The NO cascade, eNOS location, and microvascular permeability

Abstract

The nitric oxide (NO) cascade and endothelial NO synthase (eNOS) are best known for their role in endothelium-mediated relaxation of vascular smooth muscle. Activation of eNOS by certain inflammatory stimuli and enhanced NO release have also been shown to promote increased microvascular permeability. However, it is not entirely clear why activation of eNOS by certain vasodilatory agents, like acetylcholine, does not affect microvascular permeability, whereas activation of eNOS by other inflammatory agents that increase permeability, like platelet-activating factor, does not cause vasodilation. In this review, we discuss the evidence demonstrating the role of eNOS in the elevation of microvascular permeability. We also examine the relative importance of eNOS phosphorylation and localization in its function to promote elevated microvascular permeability as well as emerging topics with regard to eNOS and microvascular permeability regulation.

Figure 1

Simplified scheme of pro-inflammatory signal transduction pathways leading to eNOS activation and endothelial hyperpermeability. Binding of pro-inflammatory agonists to their receptors activates a myriad of intracellular second messengers, leading to release of calcium from intracellular stores, PKC activation, Akt/PKB activation, and ERK-1/2 activation. The overall result is a functional state favouring changes in phosphorylation state of eNOS and elevated production of NO and increased permeability of the microvascular barrier. Several elements of the overall signalling paradigm remain elusive, such as the downstream effectors linking eNOS-derived NO to changes in the cytoskeleton and intercellular junctions that produce the hyperpermeable state, the precise role of the balance between cGMP and cAMP [via phosphodiesterases (PDE)] in permeability regulation. The mechanisms involved in the restoration of basal permeability and/or promotion of enhanced barrier integrity are represented by the Epac/Rap1 pathway.

Figure 2

Putative mechanisms by which eNOS-derived NO causes increased microvascular permeability. A logical sequence supported by experimental data is proposed. (1) During a non-inflammatory state, eNOS is associated with caveolin-1 (depicted as a hairpin) and localized primarily in caveolae at the plasma membrane. (2) Activation of EC by pro-inflammatory signals causes caveolae to pinch off the plasma membrane.

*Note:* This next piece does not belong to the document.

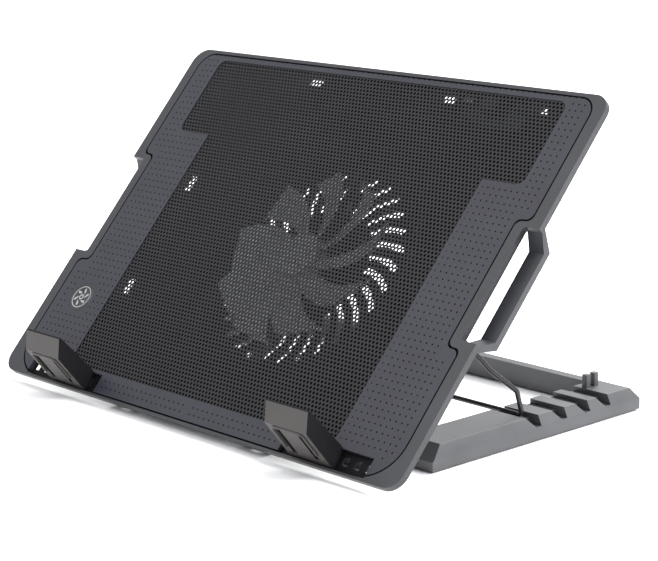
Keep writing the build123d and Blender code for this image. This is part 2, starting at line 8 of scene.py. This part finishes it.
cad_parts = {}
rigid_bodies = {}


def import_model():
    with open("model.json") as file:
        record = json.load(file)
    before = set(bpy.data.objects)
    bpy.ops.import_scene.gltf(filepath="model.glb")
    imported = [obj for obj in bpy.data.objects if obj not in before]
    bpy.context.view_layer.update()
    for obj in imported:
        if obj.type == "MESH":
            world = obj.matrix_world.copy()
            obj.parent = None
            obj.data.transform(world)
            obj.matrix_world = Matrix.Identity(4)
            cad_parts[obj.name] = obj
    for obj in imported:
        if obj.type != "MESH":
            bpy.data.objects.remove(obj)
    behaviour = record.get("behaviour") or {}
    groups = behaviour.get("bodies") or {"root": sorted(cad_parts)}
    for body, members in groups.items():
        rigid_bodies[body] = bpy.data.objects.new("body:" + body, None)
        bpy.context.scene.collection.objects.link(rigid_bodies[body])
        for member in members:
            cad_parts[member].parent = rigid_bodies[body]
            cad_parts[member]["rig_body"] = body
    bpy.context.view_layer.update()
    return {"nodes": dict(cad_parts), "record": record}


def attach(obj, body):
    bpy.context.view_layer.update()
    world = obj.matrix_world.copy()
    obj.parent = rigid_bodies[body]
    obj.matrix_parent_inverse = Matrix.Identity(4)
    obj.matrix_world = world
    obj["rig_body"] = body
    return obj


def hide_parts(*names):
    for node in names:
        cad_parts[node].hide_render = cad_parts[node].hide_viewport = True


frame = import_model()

nodes = frame["nodes"]
MM = 0.001

# ---------------------------------------------------------------- places
# Panel millimetres: X across from the middle, Y up the slope from the front edge, Z out of the top surface.
TILT = radians(48)
FRONT_Y, FRONT_Z = -103.1, 5.5
MESH_NARROW, MESH_WIDE = 122.7, 152.9  # half widths of the mesh, below and above its step
MESH_LOW, MESH_MIDDLE, MESH_STEP, MESH_HIGH = 15.4, 102.2, 189.0, 248.0
MESH_TOP, MESH_UNDER = -0.5, -1.1
BADGE_PLACE = (-147, 60)
STOPPER_MIDDLE = 112.5
panel_matrix = Matrix((
    (MM, 0, 0, 0),
    (0, cos(TILT) * MM, -sin(TILT) * MM, FRONT_Y * MM),
    (0, sin(TILT) * MM, cos(TILT) * MM, FRONT_Z * MM),
    (0, 0, 0, 1),
))


# ---------------------------------------------------------------- camera, floor and light
def add_camera():
    """A long lens from the front right, a little above the pad."""
    place = (0.9460, -0.8411, 0.3580)
    sensor, lens = 36, 117.5362
    yaw, pitch, roll = radians(47.80), radians(-12.69), radians(-0.97)
    forward = Vector((-sin(yaw) * cos(pitch), cos(yaw) * cos(pitch), sin(pitch)))
    level_right = Vector((cos(yaw), sin(yaw), 0))
    level_up = level_right.cross(forward)
    right = level_right * cos(roll) + level_up * sin(roll)
    up = level_up * cos(roll) - level_right * sin(roll)
    data = bpy.data.cameras.new("camera")
    data.sensor_width = sensor
    data.lens = lens
    data.clip_end = 20
    camera = bpy.data.objects.new("camera", data)
    bpy.context.scene.collection.objects.link(camera)
    camera.matrix_world = Matrix((
        (right.x, up.x, -forward.x, place[0]),
        (right.y, up.y, -forward.y, place[1]),
        (right.z, up.z, -forward.z, place[2]),
        (0, 0, 0, 1),
    ))
    bpy.context.scene.camera = camera


def add_light(name, place, aim, size, power, colour=(1, 1, 1)):
    """A rectangular lamp at a place in metres, aimed at a point."""
    data = bpy.data.lights.new(name, "AREA")
    data.shape = "RECTANGLE"
    data.size, data.size_y = size
    data.energy = power
    data.color = colour
    light = bpy.data.objects.new(name, data)
    bpy.context.scene.collection.objects.link(light)
    light.location = place
    light.rotation_euler = (Vector(aim) - Vector(place)).to_track_quat("-Z", "Y").to_euler()


def add_stage():
    """A pale paper floor, a white surround and three soft lamps."""
    bpy.context.scene.view_settings.view_transform = "Standard"
    world = bpy.data.worlds.new("studio")
    bpy.context.scene.world = world
    world.use_nodes = True
    world.node_tree.nodes["Background"].inputs["Color"].default_value = (0.93, 0.94, 0.96, 1)
    world.node_tree.nodes["Background"].inputs["Strength"].default_value = 1.0
    bm = bmesh.new()
    bmesh.ops.create_grid(bm, x_segments=1, y_segments=1, size=4)
    mesh = bpy.data.meshes.new("floor")
    bm.to_mesh(mesh)
    floor = bpy.data.objects.new("floor", mesh)
    bpy.context.scene.collection.objects.link(floor)
    floor_gap = 0.0003
    floor.location.z = -floor_gap
    material = bpy.data.materials.new("floor_paper")
    material.use_nodes = True
    shader = material.node_tree.nodes["Principled BSDF"]
    shader.inputs["Base Color"].default_value = (0.9, 0.9, 0.9, 1)
    shader.inputs["Roughness"].default_value = 0.9
    mesh.materials.append(material)
    add_light("key", (-0.5, -0.9, 1.5), (0, 0, 0.1), (1.0, 0.8), 8)
    add_light("side", (1.2, 0.4, 1.0), (0.15, 0, 0.08), (0.7, 0.7), 22, (0.95, 0.96, 1.0))
    add_light("back", (0.1, 1.35, 1.33), (0, -0.07, 0), (1.6, 0.6), 75)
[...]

Scission of caveolae from the membrane leads to eNOS internalization into the cell. (3) Within the cell, eNOS dissociates from caveolin-1 and may undergo phosphorylation. (3′A) It is also possible that eNOS may dissociate from the caveolar membranes. (4) The combination of activation of eNOS by calcium–calmodulin, dissociation of eNOS from caveolin-1 and eNOS phosphorylation significantly increases the production of NO by eNOS. (5) NO then can bind intracellular target(s) that remain to be identified, which produce signals that (6) alter the junctional proteins between EC and increase microvascular permeability.